Escale hippie chie et spot de glisse, "La Bien Dessinée" en berbère est aussi l'une des plus belles villes fortifiées d'Afrique du Nord. Fraiche, vivifiante, elle a le goût du vent et du soleil, et peu importe le nombre de visites, la magie opère toujours. Il faut arpenter ses remparts avant de tourner le dos à l'océan pour rejoindre la médina, flâner, se poser, siroter un thé à la menthe, observer le mouvement de ses habitants. Puis, s'installer un peu plus loin, entre littoral et campagne. Murets de pierres sèches, horizon blanc et bleu d'écume. Une paillote et quelques chaises longues, une terrasse flanquée d'une tente berbère, de nattes et de coussins: une belle halte, entre glisse et cavalcades sur la plage. Poussé par les alizées, on peut poursuivre plus au sud, croisant ibis, flamants et vans colorés de surfeurs, jusqu'à Dakhla, aux portes du Sahara occidental.
Maison Brummell Majorell/Ely Sanchez
In the mood
Un voyage terriblement enivrant, qui sent la fleur d'oranger, le cuir, le cumin... Et invite à chercher l'ombre d'une oasis, la fraicheur d'un jardin, le cœur d'un riad... Vous êtes matinal à Marrakech, seul moyen d'éviter les foules et le soleil souvent écrasant.
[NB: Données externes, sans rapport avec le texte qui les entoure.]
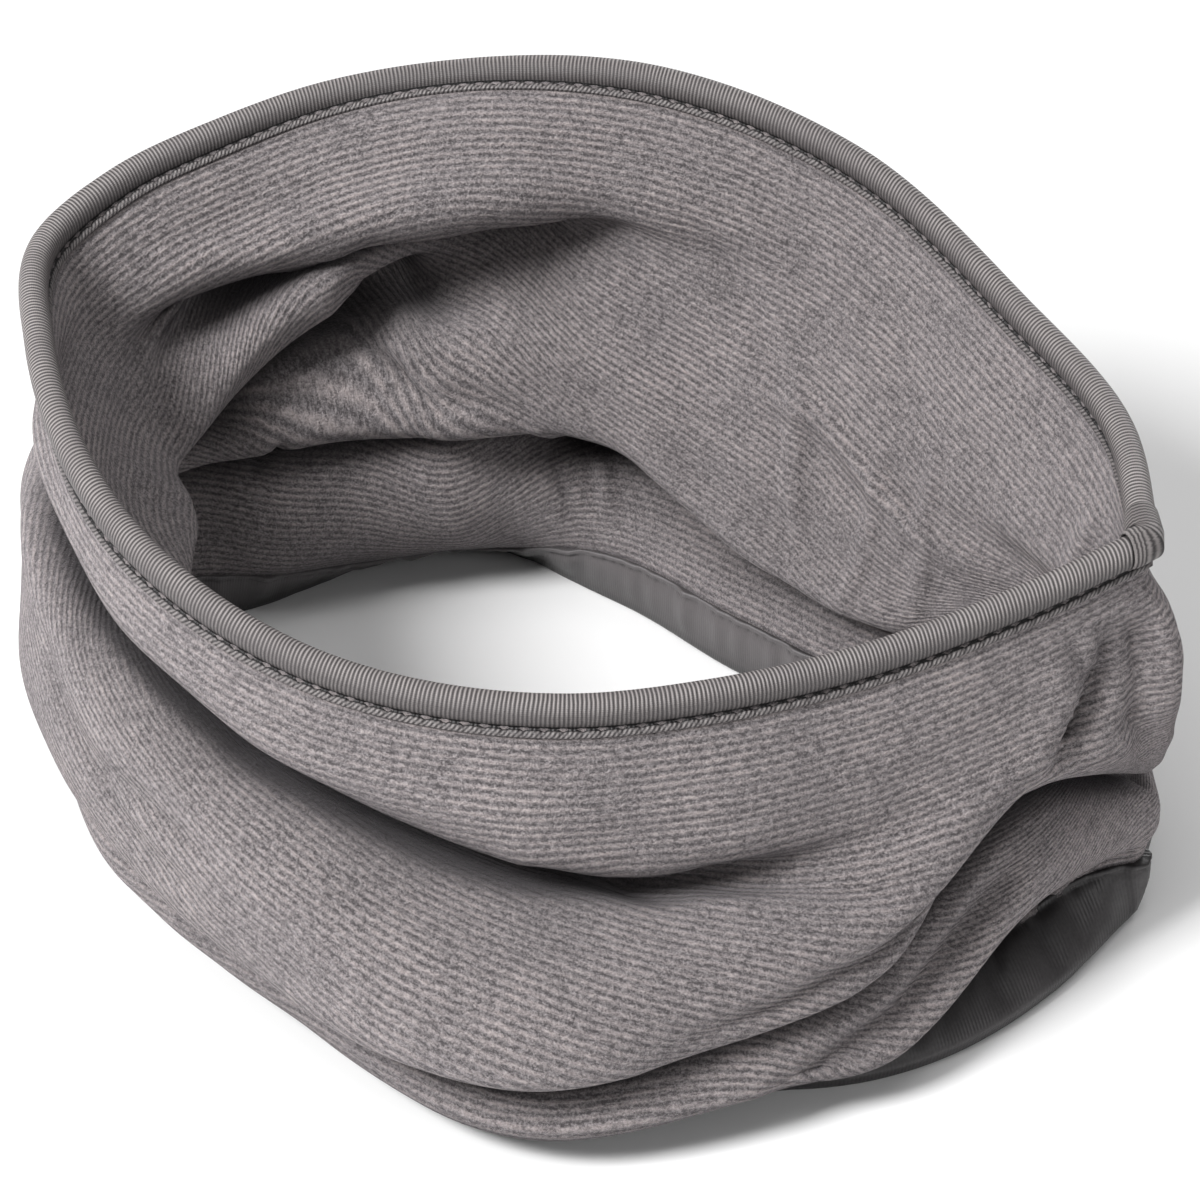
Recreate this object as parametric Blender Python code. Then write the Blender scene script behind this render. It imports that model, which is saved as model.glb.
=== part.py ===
"""Fleece snood: a tube of brushed ribbed fleece with one seam and a satin binding on each edge.

The snood stands on its own hem on a flat surface, opened to a pointed oval and scrunched down,
so its wall hangs in soft folds.  Metres, +Z up, the seam at +X, the high back rim at +Y, and
the origin under the middle of the whole, on the plane that the hem stands on.
"""

import bpy
import bmesh
import numpy as np

# ---------------------------------------------------------------- driving dimensions, millimetres
MM = 0.001
FLEECE = 2.0            # thickness of the brushed fleece
BINDING_ROLL = 5.4      # diameter of the padded roll of the satin binding
RIM_BINDING = 7.5       # finished depth of the top binding, from the middle of its roll to its lip
HEM_BINDING = 10.0      # finished depth of the flat hem binding
SATIN = 1.0             # thickness of the satin, folded double
GAP = 0.3               # clearance between two pieces that touch at a seam
LAP_PLACES = (-0.3, 0.0, 0.5, 1.0)  # where the lapped end's loops lie, in mesh columns of about 9 mm
FOLD_RADIUS = 2.2       # least radius of a fold, at the middle of the fleece
HEM_CLEARANCE = 3.0     # least length of fleece between the hem binding and the mesh row above it
STANDING = 1.7          # binding that would lie lower than this is pressed flat on the surface

COLUMNS = 59            # mesh columns round the tube
STEPS = 1               # mesh rows from one section point to the next
ROLL_FACETS = 7         # points across the binding's roll

FLEECE_COLOUR = (0.24, 0.215, 0.22)
SATIN_COLOUR = (0.15, 0.14, 0.145)

# ---------------------------------------------------------------- the form of the wall
# One row for each upright section of the wall, in order round the tube from the seam over the
# back to the left end and home along the front.  x and y place the rim in plan, and the section
# faces outward at that many degrees from +X.  Each pair after them is a point that the section
# passes through on its way down: how far it lies outside the rim (negative is inside), and its
# height.
SECTIONS = (
    # name, x, y, faces, then (out, height) from the rim down to the foot
    ("seam", 99, 8, 356, (0, 88), (1, 80), (6, 72), (9, 65), (10, 58), (10, 51), (9, 44),
     (7, 38), (2, 35), (8, 30), (9, 24), (7, 16), (6, 2.4)),
    ("back right", 87, 33, 39, (0, 92), (-2, 84), (-5, 77), (-7, 70), (-9, 63), (-7, 56), (-8, 48),
     (-10, 41), (-4, 37), (3, 32), (6, 25), (8, 16), (12, 2.4)),
    ("back far", 61, 55, 57, (0, 97), (-3, 89), (-7, 81), (-10, 73), (-14, 64), (-17, 55),
     (-22, 45), (-26, 33), (-9, 40), (-5, 31), (-16, 26), (-21, 17), (-20, 2.4)),
    ("back", 22, 75, 75, (0, 108), (-4, 98), (-8, 89), (-13, 79), (-18, 69), (-23, 58),
     (-30, 47), (-34, 35), (-17, 43), (-10, 35), (-21, 28), (-30, 18), (-31, 2.4)),
    ("back left", -22, 78, 97, (0, 114.5), (-8, 104), (-14, 94), (-11, 85), (-14, 76), (-18, 68),
     (-26, 58), (-27, 46), (-9, 51), (-6, 41), (-18, 32), (-23, 18), (-21, 2.4)),
    ("far left", -62, 65, 118, (0, 113), (-13, 105), (-22, 93), (-5, 89), (-9, 83), (-10, 75), (-24, 63),
     (-27, 47), (-11, 52), (-24, 38), (-26, 24), (-19, 11), (-3, 2.4)),
    ("flap top", -80, 53, 128, (0, 111), (-11, 102), (-20, 91), (-4, 87), (-20, 81), (-5, 73), (-20, 61),
     (-24, 47), (-8, 49), (-22, 36), (-24, 21), (-18, 10), (-8, 2.4)),
    ("left back", -94, 38, 138, (0, 108.5), (-10, 98), (-17, 88), (-3, 84), (-20, 72), (-2, 68), (-16, 60),
     (-20, 46), (-6, 47), (-20, 33), (-21, 19), (-16, 10), (-11, 2.4)),
    ("left corner", -107, 20, 158, (0, 105), (-8, 96), (-13, 87), (-8, 78), (-21, 60), (-5, 64), (-4, 57),
     (-13, 45), (-3, 42), (-8, 30), (-11, 19), (-10, 10), (-9, 2.4)),
    ("left end", -113, 2, 182, (0, 101), (-5, 91), (-8, 82), (-13, 70), (-20, 52), (-4, 60), (4, 54),
     (-6, 43), (3, 36), (3, 26), (-1, 17), (-3, 10), (-8, 2.4)),
    ("left front", -101, -23, 213, (0, 97), (-1, 90), (1, 82), (-8, 69), (-21, 48), (3, 63), (7, 52),
     (6, 40), (3, 30), (1, 23), (6, 14), (3, 6), (-10, 2.4)),
    ("front left", -69, -53, 240, (0, 86), (3, 79), (4, 72), (-1, 66), (-14, 53), (7, 59), (15, 50),
     (17, 38), (11, 30), (13, 21), (8, 12), (4, 5), (-9, 2.4)),
    ("front", -26, -65, 266, (0, 78), (5, 70), (8, 63), (4, 57), (-8, 48), (11, 50), (23, 40),
     (24, 25), (6, 27), (19, 15), (17, 9), (11, 5), (1, 2.4)),
    ("front right", 18, -57, 287, (0, 76), (5, 67), (9, 57), (9, 48), (2, 41), (15, 40), (31, 33),
     (35, 21), (8, 26), (33, 14), (36, 9), (26, 7), (20, 2.4)),
    ("front roll", 38, -45, 304, (0, 76), (5, 67), (9, 58), (11, 50), (8, 43), (18, 41), (29, 34),
     (31, 24), (7, 30), (31, 18), (33, 11), (24, 12), (22, 2.4)),
    ("right front", 56, -30, 311, (0, 76), (4, 68), (8, 60), (11, 51), (13, 45), (20, 41), (26, 35),
     (26, 27), (5, 34), (28, 19), (31, 10), (19, 14), (27, 2.4)),
    ("by the seam", 84, -5, 318, (0, 82), (2, 75), (4, 68), (6, 62), (8, 57), (10, 52), (9, 46),
     (4, 42), (-6, 42), (9, 34), (13, 23), (1, 21), (18, 2.4)),
)

LEVELS = len(SECTIONS[0]) - 4  # points down each section
MIDDLE = (-3.88, -7.94)  # middle of the finished plan in the frame of the table above


# ---------------------------------------------------------------- curves
def smooth_curve(knots, points, where):
    """Points at `where` on a smooth curve that passes through `points` at `knots`."""
    slopes = np.gradient(points, knots, axis=0)
    place = np.clip(np.searchsorted(knots, where, side="right") - 1, 0, len(knots) - 2)
    step = knots[place + 1] - knots[place]
    t = (where - knots[place]) / step
    shape = (-1,) + (1,) * (points.ndim - 1)
    t = t.reshape(shape)
    step = step.reshape(shape)
    return ((2 * t**3 - 3 * t**2 + 1) * points[place] + (t**3 - 2 * t**2 + t) * step * slopes[place]
            + (3 * t**2 - 2 * t**3) * points[place + 1] + (t**3 - t**2) * step * slopes[place + 1])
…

Les amateurs de déco iront faire le plein de tapis berbères, lanternes et céramiques mauresques chez Mustapha Blaoui, tandis que les addicts du shopping fileront aux souks ou à la boutique de l'hôtel El Fenn. L'après-midi sera consacré à un massage relaxant dans l'exceptionnel spa du Royal Mansour ou à quelques longueurs dans l'une des piscines du Beldi Country Club. Puis, vous prenez la route, l'immense richesse du Maroc s'offre à vous : à l'est, les montagnes, le désert, le silence. Au sud, les spots de surf de Taghazout vous appellent. En remontant la côte ouest, vous découvrez des vallons peuplés d'arganiers, et le sublime Jardin des Douars, un hôtel extraordinaire. L'incontournable Essaouira apparait. Puis, Rabat et sa casbah, Asilah et, tout au nord, Tanger.